## GOAL OF THE EXERCISE
Extract the listing in its entirety, keeping each line identical to the original.

━━━ GIVEN DATA ━━━

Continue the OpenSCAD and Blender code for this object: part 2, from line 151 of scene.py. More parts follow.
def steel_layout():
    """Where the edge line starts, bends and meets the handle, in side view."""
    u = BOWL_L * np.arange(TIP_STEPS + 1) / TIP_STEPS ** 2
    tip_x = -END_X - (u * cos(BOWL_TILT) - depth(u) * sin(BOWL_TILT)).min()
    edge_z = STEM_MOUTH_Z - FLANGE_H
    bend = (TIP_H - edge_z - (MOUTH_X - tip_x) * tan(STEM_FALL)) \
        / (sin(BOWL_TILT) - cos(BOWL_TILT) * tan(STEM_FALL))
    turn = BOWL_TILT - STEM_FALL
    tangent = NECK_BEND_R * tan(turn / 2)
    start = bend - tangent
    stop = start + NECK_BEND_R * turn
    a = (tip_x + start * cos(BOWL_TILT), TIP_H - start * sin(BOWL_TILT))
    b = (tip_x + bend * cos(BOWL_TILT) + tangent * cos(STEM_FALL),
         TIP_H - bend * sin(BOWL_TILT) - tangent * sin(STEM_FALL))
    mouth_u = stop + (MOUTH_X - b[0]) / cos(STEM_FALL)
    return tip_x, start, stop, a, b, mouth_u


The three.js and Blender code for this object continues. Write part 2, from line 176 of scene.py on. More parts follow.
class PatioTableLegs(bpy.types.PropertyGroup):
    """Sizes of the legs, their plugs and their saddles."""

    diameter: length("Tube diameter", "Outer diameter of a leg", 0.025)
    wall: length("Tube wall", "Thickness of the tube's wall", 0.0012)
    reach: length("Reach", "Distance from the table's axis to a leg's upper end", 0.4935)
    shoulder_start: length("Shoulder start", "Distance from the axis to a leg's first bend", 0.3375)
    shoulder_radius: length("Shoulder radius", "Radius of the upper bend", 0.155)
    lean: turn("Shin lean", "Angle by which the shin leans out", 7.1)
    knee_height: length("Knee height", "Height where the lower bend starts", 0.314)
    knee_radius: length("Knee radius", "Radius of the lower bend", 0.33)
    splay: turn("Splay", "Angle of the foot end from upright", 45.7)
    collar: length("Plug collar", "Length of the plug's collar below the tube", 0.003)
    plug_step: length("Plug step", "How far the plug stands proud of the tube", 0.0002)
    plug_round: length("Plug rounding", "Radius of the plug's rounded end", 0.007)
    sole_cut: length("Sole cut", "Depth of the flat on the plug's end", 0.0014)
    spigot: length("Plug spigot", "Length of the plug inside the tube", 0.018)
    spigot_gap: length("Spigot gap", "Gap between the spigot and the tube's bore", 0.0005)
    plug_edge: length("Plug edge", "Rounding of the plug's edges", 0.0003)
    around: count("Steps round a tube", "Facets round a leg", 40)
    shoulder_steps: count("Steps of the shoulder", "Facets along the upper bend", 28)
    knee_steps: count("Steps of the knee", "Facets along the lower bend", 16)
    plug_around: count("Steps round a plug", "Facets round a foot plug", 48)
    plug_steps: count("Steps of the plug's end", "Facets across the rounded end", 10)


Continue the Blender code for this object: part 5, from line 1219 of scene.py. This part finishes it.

━━━

## FINAL RESULT
Continue the OpenSCAD and Blender code for this object: part 2, from line 151 of scene.py. More parts follow.
def steel_layout():
    """Where the edge line starts, bends and meets the handle, in side view."""
    u = BOWL_L * np.arange(TIP_STEPS + 1) / TIP_STEPS ** 2
    tip_x = -END_X - (u * cos(BOWL_TILT) - depth(u) * sin(BOWL_TILT)).min()
    edge_z = STEM_MOUTH_Z - FLANGE_H
    bend = (TIP_H - edge_z - (MOUTH_X - tip_x) * tan(STEM_FALL)) \
        / (sin(BOWL_TILT) - cos(BOWL_TILT) * tan(STEM_FALL))
    turn = BOWL_TILT - STEM_FALL
    tangent = NECK_BEND_R * tan(turn / 2)
    start = bend - tangent
    stop = start + NECK_BEND_R * turn
    a = (tip_x + start * cos(BOWL_TILT), TIP_H - start * sin(BOWL_TILT))
    b = (tip_x + bend * cos(BOWL_TILT) + tangent * cos(STEM_FALL),
         TIP_H - bend * sin(BOWL_TILT) - tangent * sin(STEM_FALL))
    mouth_u = stop + (MOUTH_X - b[0]) / cos(STEM_FALL)
    return tip_x, start, stop, a, b, mouth_u


The three.js and Blender code for this object continues. Write part 2, from line 176 of scene.py on. More parts follow.
class PatioTableLegs(bpy.types.PropertyGroup):
    """Sizes of the legs, their plugs and their saddles."""

    diameter: length("Tube diameter", "Outer diameter of a leg", 0.025)
    wall: length("Tube wall", "Thickness of the tube's wall", 0.0012)
    reach: length("Reach", "Distance from the table's axis to a leg's upper end", 0.4935)
    shoulder_start: length("Shoulder start", "Distance from the axis to a leg's first bend", 0.3375)
    shoulder_radius: length("Shoulder radius", "Radius of the upper bend", 0.155)
    lean: turn("Shin lean", "Angle by which the shin leans out", 7.1)
    knee_height: length("Knee height", "Height where the lower bend starts", 0.314)
    knee_radius: length("Knee radius", "Radius of the lower bend", 0.33)
    splay: turn("Splay", "Angle of the foot end from upright", 45.7)
    collar: length("Plug collar", "Length of the plug's collar below the tube", 0.003)
    plug_step: length("Plug step", "How far the plug stands proud of the tube", 0.0002)
    plug_round: length("Plug rounding", "Radius of the plug's rounded end", 0.007)
    sole_cut: length("Sole cut", "Depth of the flat on the plug's end", 0.0014)
    spigot: length("Plug spigot", "Length of the plug inside the tube", 0.018)
    spigot_gap: length("Spigot gap", "Gap between the spigot and the tube's bore", 0.0005)
    plug_edge: length("Plug edge", "Rounding of the plug's edges", 0.0003)
    around: count("Steps round a tube", "Facets round a leg", 40)
    shoulder_steps: count("Steps of the shoulder", "Facets along the upper bend", 28)
    knee_steps: count("Steps of the knee", "Facets along the lower bend", 16)
    plug_around: count("Steps round a plug", "Facets round a foot plug", 48)
    plug_steps: count("Steps of the plug's end", "Facets across the rounded end", 10)


Continue the Blender code for this object: part 5, from line 1219 of scene.py. This part finishes it.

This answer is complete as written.